La dictadura de las mayorías es una fuerza represiva que impide la discusión y castiga la disidencia, por lo que la libertad de expresión no existe en los hechos, dado que quien se atreve a expresar algo que cuestiona la convicción de la mayoría, aunque tenga sustento, se arriesga a ser agredido o expulsado de su comunidad.

Esa tendencia es peligrosa para cualquier democracia, porque justamente la libertad de expresión, que va unida a la libertad de prensa y al derecho a acceder a la información sobre los asuntos públicos es su base. Sin verdadera libertad de expresión es muy difícil, incluso imposible, combatir los prejuicios que suelen sostener el injusto orden de las cosas.

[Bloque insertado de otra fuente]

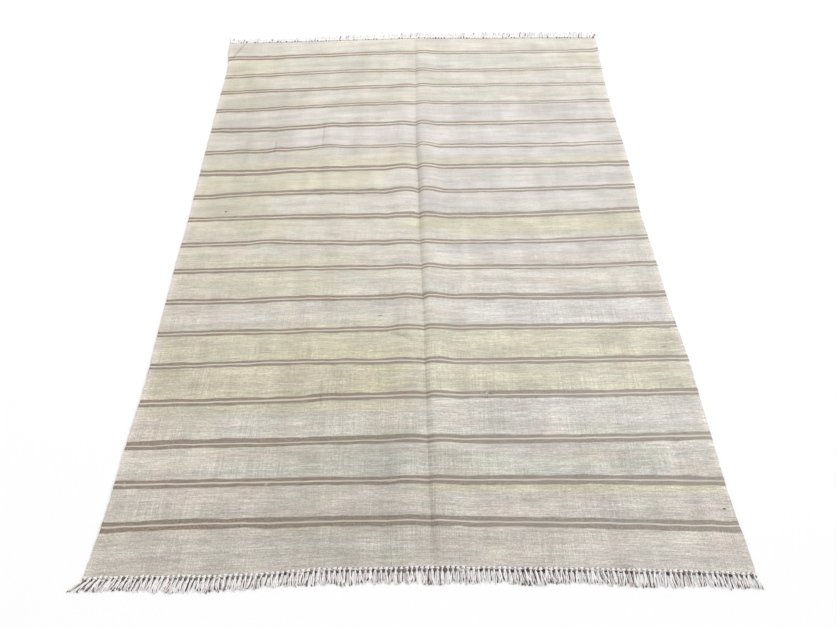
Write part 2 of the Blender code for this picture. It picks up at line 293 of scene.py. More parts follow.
STREAKS = (
    Streak(Tint.MOSS, -0.80, -0.48, 0.25, 0.75, 0.35),
    Streak(Tint.ROSE, -0.90, -0.80, 0.20, 0.80, 0.40),
    Streak(Tint.OLIVE, 0.28, 0.88, 0.10, 0.90, 0.12),
    Streak(Tint.OLIVE, -0.90, -0.64, 1.12, 1.95, 0.58),
    Streak(Tint.ROSE, -0.80, -0.55, 1.06, 1.22, 0.50),
    Streak(Tint.MOSS, -0.52, -0.03, 1.20, 1.90, 0.30),
    Streak(Tint.LILAC, 0.03, 0.30, 1.15, 1.75, 0.35),
    Streak(Tint.MOSS, 0.03, 0.66, 1.05, 1.85, 0.38),
    Streak(Tint.OLIVE, 0.62, 0.88, 1.20, 1.75, 0.40),
    Streak(Tint.OLIVE, -0.90, -0.66, 2.10, 2.95, 0.45),
    Streak(Tint.MOSS, -0.48, -0.02, 2.10, 2.90, 0.28),
    Streak(Tint.ROSE, 0.28, 0.36, 2.10, 2.90, 0.35),
    Streak(Tint.OLIVE, -0.80, -0.66, 3.05, 3.90, 0.35),
    Streak(Tint.MOSS, 0.12, 0.40, 3.10, 3.90, 0.35),
    Streak(Tint.OLIVE, -0.26, -0.17, 3.90, 4.08, 0.45),
    Streak(Tint.LILAC, -0.62, -0.10, 4.15, 4.85, 0.35),
    Streak(Tint.ROSE, 0.04, 0.20, 4.40, 4.90, 0.30),
    Streak(Tint.ROSE, 0.47, 0.78, 4.10, 4.50, 0.22),
    Streak(Tint.LILAC, -0.12, 0.88, 4.08, 4.92, 0.50),
    Streak(Tint.ROSE, -0.56, -0.02, 5.10, 5.90, 0.16),
    Streak(Tint.LILAC, -0.56, 0.88, 5.08, 5.92, 0.58),
    Streak(Tint.LILAC, -0.36, -0.18, 6.05, 6.40, 0.50),
    Streak(Tint.LILAC, 0.05, 0.88, 6.10, 6.55, 0.60),
    Streak(Tint.OLIVE, -0.90, -0.02, 6.55, 6.95, 0.42),
    Streak(Tint.OLIVE, 0.05, 0.88, 6.62, 6.95, 0.45),
    Streak(Tint.OLIVE, -0.90, -0.16, 7.15, 7.95, 0.50),
    Streak(Tint.LILAC, -0.15, 0.00, 7.35, 7.90, 0.50),
    Streak(Tint.LILAC, 0.02, 0.88, 7.10, 7.90, 0.45),
    Streak(Tint.OLIVE, -0.90, -0.56, 8.10, 9.00, 0.50),
    Streak(Tint.LILAC, -0.55, -0.06, 8.10, 8.80, 0.20),
    Streak(Tint.LILAC, -0.06, 0.88, 8.10, 8.80, 0.46),
    Streak(Tint.OLIVE, 0.18, 0.88, 9.05, 9.75, 0.60),
    Streak(Tint.OLIVE, -0.03, 0.18, 9.10, 9.60, 0.66),
    Streak(Tint.OLIVE, -0.90, -0.48, 9.05, 9.60, 0.48),
    Streak(Tint.ROSE, -0.42, -0.02, 9.40, 9.95, 0.30),
    Streak(Tint.ROSE, -0.90, -0.66, 8.10, 18.90, 0.26),
    Streak(Tint.OLIVE, -0.90, -0.62, 9.60, 10.90, 0.25),
    Streak(Tint.LILAC, 0.05, 0.75, 10.05, 10.55, 0.50),
    Streak(Tint.ROSE, 0.40, 0.88, 10.45, 10.95, 0.28),
    Streak(Tint.OLIVE, -0.90, -0.20, 10.50, 10.95, 0.35),
    Streak(Tint.OLIVE, -0.90, -0.25, 11.15, 11.85, 0.36),
    Streak(Tint.MOSS, -0.22, -0.02, 11.05, 11.60, 0.30),
    Streak(Tint.ROSE, -0.88, -0.62, 12.10, 12.60, 0.30),
    Streak(Tint.LILAC, -0.62, -0.44, 12.20, 12.70, 0.38),
    Streak(Tint.LILAC, 0.10, 0.88, 12.12, 12.88, 0.58),
    Streak(Tint.ROSE, 0.15, 0.88, 12.15, 12.85, 0.15),
    Streak(Tint.OLIVE, -0.90, 0.04, 12.80, 13.00, 0.30),
    Streak(Tint.OLIVE, -0.90, 0.02, 13.03, 13.98, 0.66),
    Streak(Tint.OLIVE, 0.02, 0.88, 13.08, 13.96, 0.50),
    Streak(Tint.MOSS, -0.15, 0.01, 13.05, 13.60, 0.22),
    Streak(Tint.OLIVE, -0.90, -0.03, 14.04, 14.98, 0.84),
    Streak(Tint.ROSE, -0.90, -0.20, 14.10, 14.90, 0.30),
    Streak(Tint.OLIVE, 0.02, 0.88, 14.08, 14.95, 0.46),
    Streak(Tint.OLIVE, -0.90, -0.04, 15.04, 15.30, 0.58),
    Streak(Tint.OLIVE, -0.90, -0.62, 15.30, 15.90, 0.25),
    Streak(Tint.LILAC, 0.02, 0.88, 15.08, 15.80, 0.28),
    Streak(Tint.MOSS, -0.55, 0.70, 16.48, 16.76, 0.50),
    Streak(Tint.MOSS, -0.30, 0.02, 16.20, 16.60, 0.38),
    Streak(Tint.ROSE, -0.90, -0.50, 16.05, 16.50, 0.22),
    Streak(Tint.OLIVE, 0.02, 0.88, 17.05, 17.30, 0.62),
    Streak(Tint.ROSE, -0.90, 0.02, 17.05, 17.95, 0.38),
    Streak(Tint.ROSE, 0.04, 0.88, 17.35, 17.95, 0.25),
    Streak(Tint.MOSS, -0.60, 0.00, 18.30, 18.80, 0.25),
    Streak(Tint.ROSE, -0.90, 0.88, 18.08, 18.98, 0.30),
)


class Shade(NamedTuple):
    """How light the ground is at a place counted in pairs, from the left edge to the right."""

    pair: float
    left: float
    inner_left: float
    inner_right: float
    right: float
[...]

Precisamente para contener esa dictadura de las mayorías, un Estado democrático de derecho establece mecanismos para garantizar los derechos de las minorías desaventajadas, como una manera de repartir el poder de una manera más equitativa. La representación legislativa es uno de esos mecanismos, y cuando funciona bien permite que los asuntos de interés público se discutan y se enriquezca su comprensión con las diversas perspectivas involucradas.

Pero, ¿qué pasa cuando las legislaturas dejan de representar la diversidad y asumen un punto de vista único, al grado de convertirse en apéndices del Poder Ejecutivo? Eso es lo que se preguntó el investigador Sebastian Saiegh, quien publicó sus conclusiones al respecto en 2010, después de revisar cómo actuaban las instancias legislativas en América Latina.

Al respecto llama la atención que, según sus hallazgos, “la falta de deliberación legislativa cuando se formulan las medidas y la debilidad de la supervisión pueden significar que las políticas que se sigan estén mal concebidas en términos técnicos, mal adaptadas a las necesidades o demandas reales de los intereses organizados y de los ciudadanos, que carezcan de consenso y que, por lo mismo, sean políticamente insostenibles, o que se pongan en práctica de manera ineficaz o injusta”.

Considerando esto, y a la luz del uso de la aplanadora legislativa por parte de Morena y sus aliados en las dos cámaras del Congreso de la Unión, lo que podemos asumir es que no les interesa resolver efectivamente los problemas públicos en los que dicen interesarse, sino que solo quieren demostrar el peso de su mayoría. Lo afirmo porque actualmente las dos cámaras son un apéndice del Ejecutivo, prácticamente una oficialía de partes en las que se aprueba sin leer lo que el presidente remite, a riesgo de que contenga errores que puedan agravar la problemática en vez de resolverla.

El proceso legislativo, que incluye la discusión pública en el pleno y en las comisiones en las que se organizan los órganos legislativos, debería de permitir que la ciudadanía se entere de lo que se discute, para saber si le conviene o no apoyar o rechazar las medidas propuestas. Pero cuando ni siquiera los propios legisladores se dan el tiempo de leerlas, solo podemos suponer que quieren proteger intereses ilegítimos.

En ese sentido, no es raro que, actuando como apéndice, la mayoría legislativa de Morena y sus aliados quieran desaparecer al Inai, el órgano que garantiza nuestro derecho a saber, y mientras el presidente usa su poder para descalificar a quienes no le conceden la razón.